Data provided =>
━━━━━━━━━━━━━━━━

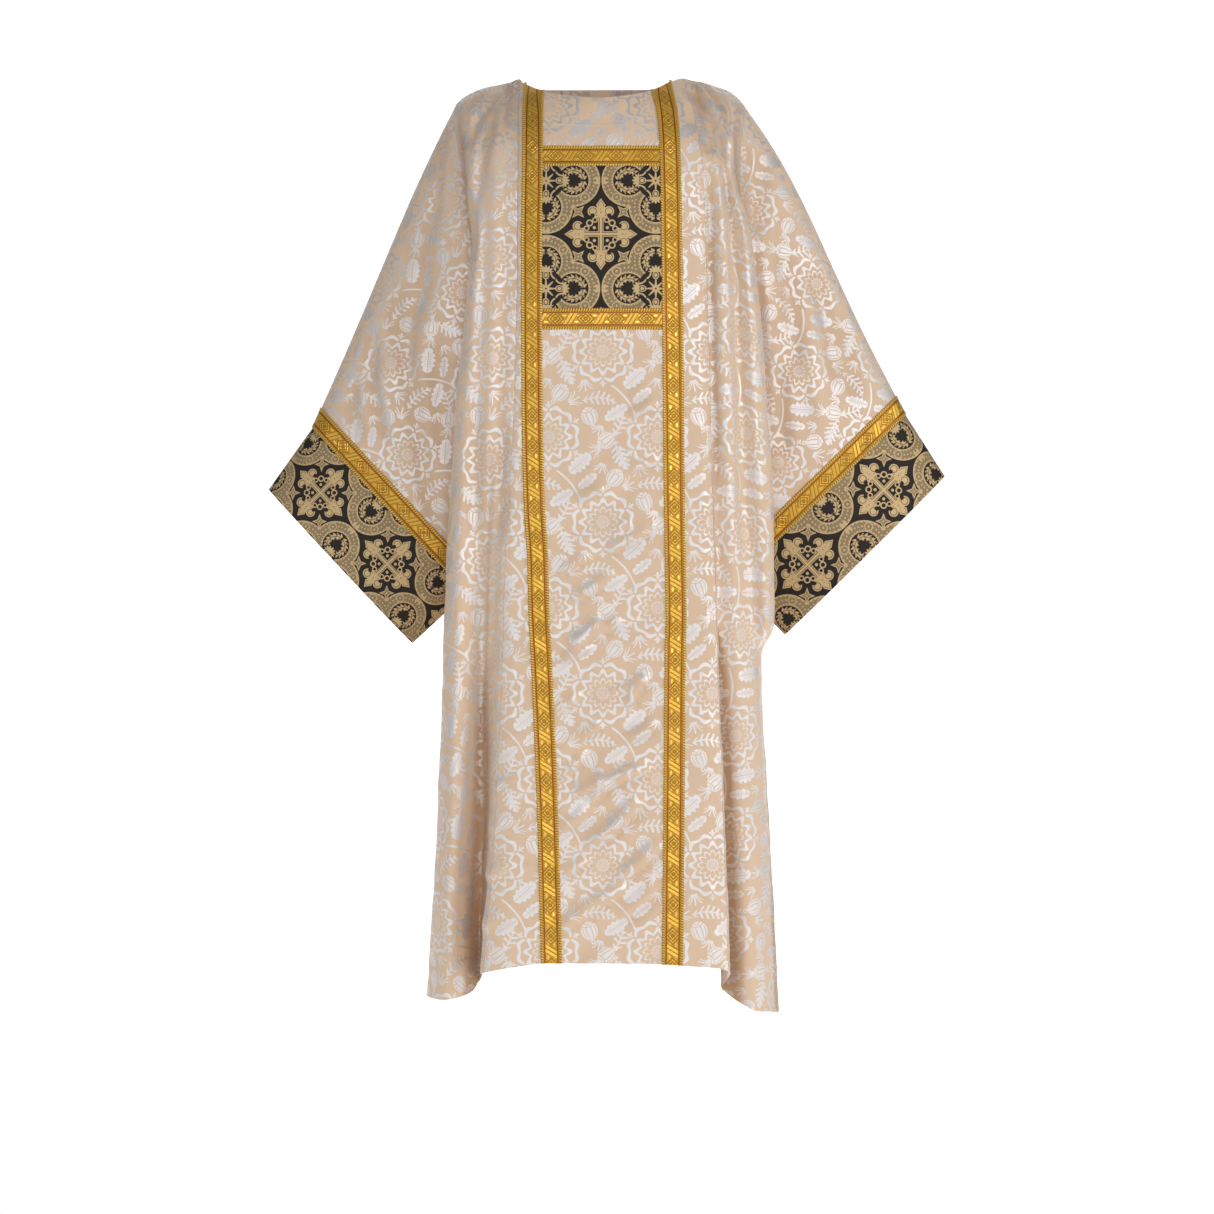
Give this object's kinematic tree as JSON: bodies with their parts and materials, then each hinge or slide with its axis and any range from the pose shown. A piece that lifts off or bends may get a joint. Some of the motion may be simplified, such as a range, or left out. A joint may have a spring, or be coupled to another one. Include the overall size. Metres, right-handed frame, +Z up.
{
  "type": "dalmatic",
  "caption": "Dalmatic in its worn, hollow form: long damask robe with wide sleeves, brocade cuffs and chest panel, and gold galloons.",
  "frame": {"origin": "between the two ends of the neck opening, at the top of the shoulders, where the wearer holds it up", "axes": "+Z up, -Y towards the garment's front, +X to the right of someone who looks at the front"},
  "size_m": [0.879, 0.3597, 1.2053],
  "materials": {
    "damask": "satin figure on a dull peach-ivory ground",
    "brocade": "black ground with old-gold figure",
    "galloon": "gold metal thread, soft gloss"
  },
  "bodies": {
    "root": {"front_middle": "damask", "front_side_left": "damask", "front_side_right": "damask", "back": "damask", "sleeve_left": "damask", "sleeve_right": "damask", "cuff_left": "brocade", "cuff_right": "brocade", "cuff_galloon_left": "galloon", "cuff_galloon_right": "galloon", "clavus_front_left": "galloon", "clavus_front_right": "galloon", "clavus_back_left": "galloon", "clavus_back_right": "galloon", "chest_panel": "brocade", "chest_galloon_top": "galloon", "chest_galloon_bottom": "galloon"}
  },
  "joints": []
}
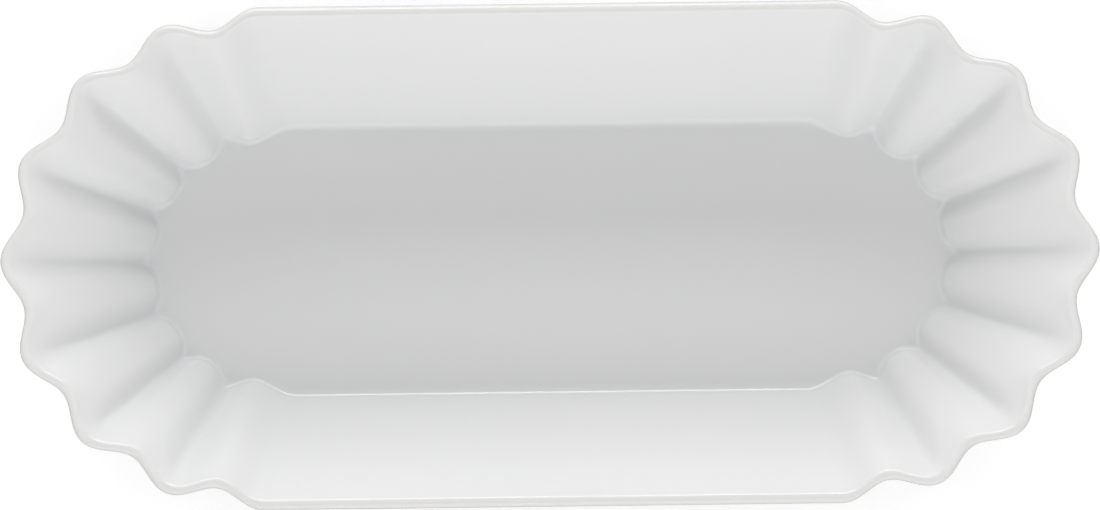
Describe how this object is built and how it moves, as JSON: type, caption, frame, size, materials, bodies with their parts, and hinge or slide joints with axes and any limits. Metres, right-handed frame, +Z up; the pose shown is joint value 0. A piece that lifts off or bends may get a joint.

━━━━━━━━━━━━━━━━

Goal => Only the number is wanted: how many lines of these entries contain the string "joints"?

Answer for this exercise => 2